The Reserve Bank of India has flagged the risk building up in retail loan portfolios of banks and NBFCs on various occasions; the latest being during the October monetary policy announcement when Governor Shaktikanta Das asked lenders to strengthen internal checks to establish safeguards. Thursday’s move by the central bank to increase risk weights on certain consumer loans and on bank lending to NBFCs appears primarily aimed at reining in the growth in unsecured consumption loans.

The credit growth in recent months has been skewed towards retail borrowers and services. Credit to industry grew just 6 per cent in August 2023, with all big industries, excluding textiles and basic metals, witnessing slow credit growth. On the other hand, retail loans grew 18 per cent in this period, with credit card loans registering a scorching 30 per cent growth. Personal loans, at ₹48-lakh crore account for 31 per cent of total bank credit now. Of this, the unsecured portion accounts for roughly ₹15-lakh crore, or around one third. Competition in retail lending is leading to sharp practices, including evergreening of the retail loan book — or hiding the stress faced by these borrowers due to the fast-paced interest rate increases since last May. The central bank is, therefore, justified in trying to arrest risky loans by increasing the cost of borrowing. While the central bank is right in checking lenders from taking excessive risks to chase profits, it needs to be mindful about the negative impact of this move on consumption. With private investments showing no signs of revival, curbing consumption by increasing financing cost may not be conducive for growth. The increase in risk weights should, therefore, be reviewed at frequent intervals. .

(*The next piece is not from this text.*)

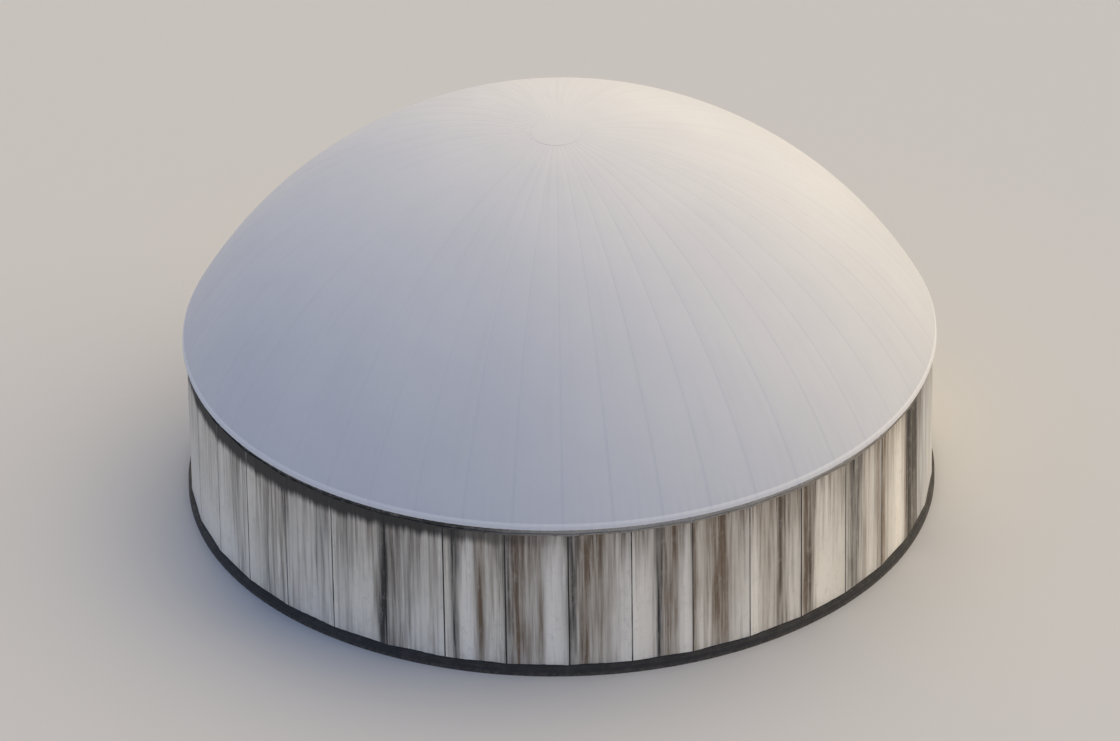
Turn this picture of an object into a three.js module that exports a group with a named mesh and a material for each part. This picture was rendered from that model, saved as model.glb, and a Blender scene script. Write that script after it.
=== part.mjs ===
import * as THREE from 'three';

// Biogas digester: a round tank of precast concrete panels on a cast floor plate, closed by an air-held
// membrane dome that is clamped to the top of the wall. Millimetres, +Z up, origin at the middle of the
// plate's underside. -Y is the side that the photograph looks at.

// Driving dimensions
const PANELS = 38;
const WALL_RADIUS = 19000;
const WALL_THICKNESS = 280;
const WALL_HEIGHT = 8300;
const FIRST_JOINT_DEGREES = 0.8;
const JOINT_WIDTH = 70;
const JOINT_DEPTH = 35;
const PLATE_RADIUS = 19150;
const PLATE_THICKNESS = 450;
const RAIL_HEIGHT = 600;
const RAIL_THICKNESS = 90;
const RAIL_ARCS = [10, 9, 10, 9];
const DOME_RADIUS = 19180;
const DOME_RISE = 11400;
const SHELL_THICKNESS = 80;
const SKIRT_DROP = 200;
const DOME_SIDES = 2 * PANELS;
const DOME_RINGS = 14;
const CONTACT_GAP = 0.3;

// Heights and radii that follow from them
const PANEL_ANGLE = (2 * Math.PI) / PANELS;
const WALL_FOOT = PLATE_THICKNESS + CONTACT_GAP;
const WALL_TOP = WALL_FOOT + WALL_HEIGHT;
const WALL_FACE = WALL_RADIUS * Math.cos(PANEL_ANGLE / 2);
const SKIRT_FOOT = WALL_TOP - SKIRT_DROP;
const RAIL_TOP = WALL_TOP - 50;
const SPHERE_RADIUS = (DOME_RADIUS ** 2 + DOME_RISE ** 2) / (2 * DOME_RISE);

const concrete = { color: 0xaaa79e, roughness: 0.9, metalness: 0.0 };
const tarredConcrete = { color: 0x2b2b2e, roughness: 0.75, metalness: 0.0 };
const darkSteel = { color: 0x3b3d3f, roughness: 0.55, metalness: 0.6 };
const membrane = { color: 0xb4b6bd, roughness: 0.5, metalness: 0.0 };

// Angle round the tank, in radians from +X, of the joint at the left of panel number `index`
function jointAngle(index) {
  return -Math.PI / 2 + THREE.MathUtils.degToRad(FIRST_JOINT_DEGREES) + index * PANEL_ANGLE;
}

function onCircle(radius, angle) {
  return new THREE.Vector2(radius * Math.cos(angle), radius * Math.sin(angle));
}

function addPiece(group, name, geometry, look) {
  const piece = new THREE.Mesh(geometry, new THREE.MeshStandardMaterial(look));
  piece.name = name;
  group.add(piece);
  return piece;
}

// A plan outline given height, standing at `foot`
function standingPrism(outline, foot, height) {
  const geometry = new THREE.ExtrudeGeometry(new THREE.Shape(outline), {
    depth: height,
    bevelEnabled: false,
  });
  return geometry.translate(0, 0, foot);
}

// A profile of [radius, height] points turned round the tank's upright axis, its corners on the joints
function turned(profile, sides) {
  const points = profile.map(([radius, height]) => new THREE.Vector2(radius, height));
  const geometry = new THREE.LatheGeometry(points, sides);
  geometry.rotateX(Math.PI / 2);
  return geometry.rotateZ(jointAngle(0));
}

// Floor plate: one cast disc that carries the wall and shows as a dark coated foot all round
function floorPlate() {
  const profile = [
    [0, 0],
    [PLATE_RADIUS, 0],
    [PLATE_RADIUS, PLATE_THICKNESS],
    [0, PLATE_THICKNESS],
  ];
  return turned(profile, DOME_SIDES);
}

// One flat wall panel: mitred ends that meet its neighbours, and stepped-back outer edges, so that each
// pair leaves a shallow recess for the joint sealant
function wallPanel() {
  const halfAngle = PANEL_ANGLE / 2;
  const mitre = Math.tan(halfAngle);
  const outerX = WALL_FACE;
  const rebateX = WALL_FACE - JOINT_DEPTH;
  const innerX = WALL_FACE - WALL_THICKNESS;
  const halfGap = CONTACT_GAP / 2 / Math.cos(halfAngle);
  const faceY = outerX * mitre - JOINT_WIDTH / 2;
  const rebateY = rebateX * mitre - halfGap;
  const innerY = innerX * mitre - halfGap;
  const outline = [
    [innerX, -innerY],
    [rebateX, -rebateY],
    [rebateX, -faceY],
    [outerX, -faceY],
    [outerX, faceY],
    [rebateX, faceY],
    [rebateX, rebateY],
    [innerX, innerY],
  ].map(([x, y]) => new THREE.Vector2(x, y));
  return standingPrism(outline, WALL_FOOT, WALL_HEIGHT);
}

// One length of the clamp rail: a flat-sided band that follows the panel faces under the membrane's edge
function clampRail(firstPanel, panelCount) {
  const inner = (WALL_FACE + CONTACT_GAP) / Math.cos(PANEL_ANGLE / 2);
  const outer = (WALL_FACE + RAIL_THICKNESS) / Math.cos(PANEL_ANGLE / 2);
  const endGap = CONTACT_GAP / inner;
  const angles = [];
  for (let corner = 0; corner <= panelCount; corner += 1) {
    angles.push(jointAngle(firstPanel + corner));
  }
  angles[panelCount] -= endGap;
  const outline = angles.map((angle) => onCircle(outer, angle));
  outline.push(...angles.reverse().map((angle) => onCircle(inner, angle)));
  return standingPrism(outline, RAIL_TOP - RAIL_HEIGHT, RAIL_HEIGHT);
}

// A point of the dome's skin, `inset` inside the sphere that air pressure gives it, over a share (0 to 1) of
// the dome's radius
function skinPoint(share, inset) {
  const lean = Math.asin((DOME_RADIUS * share) / SPHERE_RADIUS);
  const reach = SPHERE_RADIUS - inset;
  const centreHeight = WALL_TOP + DOME_RISE - SPHERE_RADIUS;
  return [reach * Math.sin(lean), centreHeight + reach * Math.cos(lean)];
}

// Membrane dome: an air-held shell that rests on the wall's crown and hangs a short skirt over the rail
function membraneDome() {
  const skirtInner = DOME_RADIUS - SHELL_THICKNESS;
  const seat = WALL_TOP + CONTACT_GAP;
  const rings = Array.from({ length: DOME_RINGS + 1 }, (_, ring) => ring / DOME_RINGS);
  const lastShare = rings[DOME_RINGS - 1];
  const outside = rings.map((share) => skinPoint(share, 0)).reverse();
  const inside = rings.filter((share) => share <= lastShare).map((share) => skinPoint(share, SHELL_THICKNESS));
  const innerEdge = [WALL_FACE - 140, seat];
  const skirt = [
    [skirtInner, seat],
    [skirtInner, SKIRT_FOOT],
    [DOME_RADIUS, SKIRT_FOOT],
  ];
  return turned([...inside, innerEdge, ...skirt, ...outside], DOME_SIDES);
}

const digester = new THREE.Group();
addPiece(digester, 'floor_plate', floorPlate(), tarredConcrete);

for (let index = 0; index < PANELS; index += 1) {
  const number = String(index + 1).padStart(2, '0');
  const panel = addPiece(digester, `wall_panel_${number}`, wallPanel(), concrete);
  panel.rotation.z = jointAngle(index) + PANEL_ANGLE / 2;
}

let railStart = 0;
RAIL_ARCS.forEach((panelCount, index) => {
  addPiece(digester, `clamp_rail_${index + 1}`, clampRail(railStart, panelCount), darkSteel);
  railStart += panelCount;
});

addPiece(digester, 'membrane_dome', membraneDome(), membrane);

export default digester;
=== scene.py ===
import math
import random

import bmesh
import bpy
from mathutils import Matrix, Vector, noise


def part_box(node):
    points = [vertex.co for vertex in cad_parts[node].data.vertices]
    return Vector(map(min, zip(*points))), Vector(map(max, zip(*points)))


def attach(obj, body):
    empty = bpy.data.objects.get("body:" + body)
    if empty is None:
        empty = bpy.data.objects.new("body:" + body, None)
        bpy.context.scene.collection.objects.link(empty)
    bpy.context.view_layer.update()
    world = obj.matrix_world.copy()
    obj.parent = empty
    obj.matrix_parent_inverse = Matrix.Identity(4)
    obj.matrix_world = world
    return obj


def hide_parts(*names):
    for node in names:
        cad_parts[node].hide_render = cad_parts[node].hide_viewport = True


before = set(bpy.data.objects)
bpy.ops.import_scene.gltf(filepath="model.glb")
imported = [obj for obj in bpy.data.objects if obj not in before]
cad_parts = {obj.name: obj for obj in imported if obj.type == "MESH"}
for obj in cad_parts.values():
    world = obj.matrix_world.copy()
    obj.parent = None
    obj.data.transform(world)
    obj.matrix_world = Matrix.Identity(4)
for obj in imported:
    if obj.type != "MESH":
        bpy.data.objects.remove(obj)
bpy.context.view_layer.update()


# Floor plate: one round plate of cast concrete that the whole tank stands on. Only its edge and a narrow
# ledge show, brushed with thick black bitumen; the arris is rounded, and splashed soil has dried on the coat.
PLATE_SIDES = 304
ARRIS_RADIUS = 0.03
EDGE_WAVE = 0.006
LEDGE_WIDTH = 0.6
BITUMEN = (0.022, 0.021, 0.021, 1)
DUSTY_BITUMEN = (0.06, 0.055, 0.05, 1)
SPLASHED_SOIL = (0.11, 0.09, 0.07, 1)
plate_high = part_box("floor_plate")[1]
plate_radius = plate_high.x
plate_top = plate_high.z


def make_piece(name, points, faces, slot, closed=True):
    mesh = bpy.data.meshes.new(name)
    mesh.from_pydata(points, [], faces)
    if closed:
        shell = bmesh.new()
        shell.from_mesh(mesh)
        bmesh.ops.recalc_face_normals(shell, faces=shell.faces)
        shell.to_mesh(mesh)
        shell.free()
    mesh.shade_smooth()
    mesh.set_sharp_from_angle(angle=math.radians(32))
    piece = bpy.data.objects.new(name, mesh)
    bpy.context.scene.collection.objects.link(piece)
    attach(piece, "root")
    return piece


def add_node(tree, kind, feeds=None, **settings):
    """A shader node with its settings; each feed is a plain value or another node's output."""
    made = tree.nodes.new(kind)
    for setting, value in settings.items():
        setattr(made, setting, value)
    for socket, feed in (feeds or {}).items():
        if isinstance(feed, bpy.types.NodeSocket):
            tree.links.new(feed, made.inputs[socket])
        else:
            made.inputs[socket].default_value = feed
    return made


def start_finish(name, **sockets):
    """A new material, its node tree and its shader, with the plain values of the shader's sockets."""
    finish = bpy.data.materials.new(name)
    finish.use_nodes = True
    shader = finish.node_tree.nodes["Principled BSDF"]
    for socket, value in sockets.items():
        shader.inputs[socket.replace("_", " ")].default_value = value
    return finish, finish.node_tree, shader


def place_in_tank(tree):
    return add_node(tree, "ShaderNodeTexCoord").outputs["Object"]


def grain(tree, stretch, scale, detail=5.0, roughness=0.6):
    """Noise over the tank, in metres, drawn out by stretch along X, Y and Z."""
    spread = add_node(tree, "ShaderNodeMapping", {"Vector": place_in_tank(tree), "Scale": stretch})
    feeds = {"Vector": spread.outputs[0], "Scale": scale, "Detail": detail, "Roughness": roughness}
    return add_node(tree, "ShaderNodeTexNoise", feeds).outputs[0]


def remap(tree, value, low, high, to_low=0.0, to_high=1.0):
    feeds = {"Value": value, "From Min": low, "From Max": high, "To Min": to_low, "To Max": to_high}
    return add_node(tree, "ShaderNodeMapRange", feeds, interpolation_type="SMOOTHSTEP").outputs[0]


def sums(tree, way, *feeds):
    """The sum of the feeds in the given way, kept between 0 and 1."""
    made = add_node(tree, "ShaderNodeMath", dict(enumerate(feeds)), operation=way, use_clamp=True)
    return made.outputs[0]


def times(tree, first, second):
    return sums(tree, "MULTIPLY", first, second)


def raised(tree, value, share, base):
    """The base, raised by a share of the value."""
    made = add_node(tree, "ShaderNodeMath", {0: value, 1: share, 2: base}, operation="MULTIPLY_ADD")
    return made.outputs[0]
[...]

The increase in risk weights on unsecured consumer loans and credit card receivables of commercial banks and NBFCs by 25 per cent and the increase in the weight for loans extended to NBFCs by scheduled commercial banks by 25 per cent are expected to have a higher impact on NBFCs than banks. With most banks having comfortable capital, the impact of higher provisioning may not impact their lending ability. But the move will constrain the lending capacity of NBFCs since they will be impacted on the borrowing as well as lending side. With both banks and NBFCs likely to hike interest rates to protect their margins, cost of finance is likely to move higher, deterring borrowers of unsecured loans.

It is good that retail loans backed by collateral such as housing, vehicle or gold loans and essential loans such as education loans, micro finance and SHG loans have been kept out of the ambit of the move. But the expenditure spurred by personal loans and credit card loans such as travel, entertainment, meeting medical exigencies or to spend on family functions also contributes to economic output. These loans are needed by small borrowers to bridge income shortfall. The increase in risk-weights should, therefore, not become a lasting feature.